Written request:
Reproduce precisely the lines between the start of the data below and the line with "socket.default_value = value", both included.

Data block:
════════
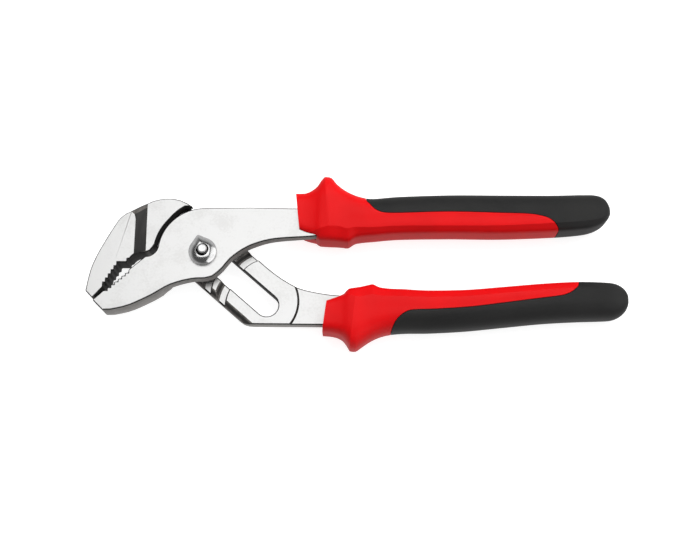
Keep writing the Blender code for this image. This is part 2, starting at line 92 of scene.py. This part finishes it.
class Finish:
    """A material with one Principled shader, whose sockets take numbers, colours or sums."""

    def __init__(self, name):
        self.material = bpy.data.materials.new(name)
        self.material.use_nodes = True
        self.tree = self.material.node_tree
        self.shader = self.tree.nodes["Principled BSDF"]
        self.place = self.node("ShaderNodeTexCoord", {}, {}, "Object")

    def feed(self, socket, value):
        if isinstance(value, Socket):
            self.tree.links.new(value.socket, socket)
        else:
            socket.default_value = value

    def node(self, kind, settings, inputs, output=0):
        made = self.tree.nodes.new(kind)
        for key, value in settings.items():
            setattr(made, key, value)
        for key, value in inputs.items():
            self.feed(made.inputs[key], value)
        return Socket(self, made.outputs[output])

    def noise(self, size, detail=3.0, stretch=(1, 1, 1), rough=0.5):
        """Noise whose blotches are about `size` metres wide, longer where stretch is above 1."""
        scale = [1 / (size * s) for s in stretch]
        moved = self.node("ShaderNodeMapping", {}, {"Vector": self.place, "Scale": scale})
        return self.node("ShaderNodeTexNoise", {}, {"Vector": moved, "Scale": 1.0,
                                                    "Detail": detail, "Roughness": rough})

    def ramp(self, value, low, high):
        """0 below low, 1 above high, smooth between them."""
        return self.node("ShaderNodeMapRange", {"interpolation_type": 'SMOOTHSTEP'},
                         {"Value": value, "From Min": low, "From Max": high})

    def window(self, value, start, full, fading, end):
        """1 between full and fading, 0 before start and after end."""
        return self.ramp(value, start, full) * (1 - self.ramp(value, fading, end))

    def axis(self, vector, letter):
        """One coordinate of a vector."""
        return self.node("ShaderNodeSeparateXYZ", {}, {"Vector": vector}, letter)

    def mix(self, factor, first, second):
        return self.node("ShaderNodeMix", {"data_type": 'RGBA'},
                         {0: factor, 6: first, 7: second}, 2)

    def bump(self, height, depth):
        """A bump of `depth` metres for a height that runs from 0 to 1."""
        return self.node("ShaderNodeBump", {}, {"Height": height, "Distance": depth,
                                                "Strength": 1.0})

    def paint(self, **values):
        for key, value in values.items():
            self.feed(self.shader.inputs[key.replace("_", " ")], value)
        return self.material


GROUND_STEEL = (0.80, 0.80, 0.795, 1)
STAINED_STEEL = (0.62, 0.612, 0.60, 1)
FORGE_SKIN = (0.050, 0.046, 0.043, 1)
FORGE_SKIN_LIGHT = (0.095, 0.088, 0.082, 1)
WALL_SKIN_PAINTED_LIGHT = (0.27, 0.26, 0.25, 1)
PAINTED_SHADE = (0.008, 0.008, 0.008, 1)

GROOVE_TILT = math.radians(41.4)    # slope of the slotted bar, down from the X axis
SLOT_OFFSET = 1.35 * MM             # from the bolt's path to the middle of the slot
SLOT_HALF = 5.4 * MM
SLOT_FAR = 43.6 * MM                # from the bolt to the slot's far end, along the bar
# Where the teeth's painted shade begins, is full, fades and ends, along X and along Y.
TEETH_X = (-50 * MM, -49 * MM, -28 * MM, -26 * MM)
TEETH_Y = (-22.5 * MM, -21.5 * MM, 0, 1.5 * MM)
LEVEL = 0.9999                      # steepness of a normal that stands for a level face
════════
Output of the exercise:
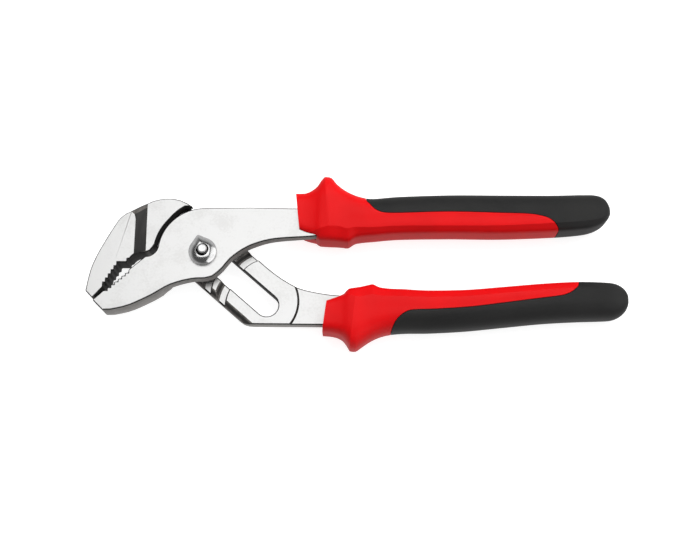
Keep writing the Blender code for this image. This is part 2, starting at line 92 of scene.py. This part finishes it.
class Finish:
    """A material with one Principled shader, whose sockets take numbers, colours or sums."""

    def __init__(self, name):
        self.material = bpy.data.materials.new(name)
        self.material.use_nodes = True
        self.tree = self.material.node_tree
        self.shader = self.tree.nodes["Principled BSDF"]
        self.place = self.node("ShaderNodeTexCoord", {}, {}, "Object")

    def feed(self, socket, value):
        if isinstance(value, Socket):
            self.tree.links.new(value.socket, socket)
        else:
            socket.default_value = value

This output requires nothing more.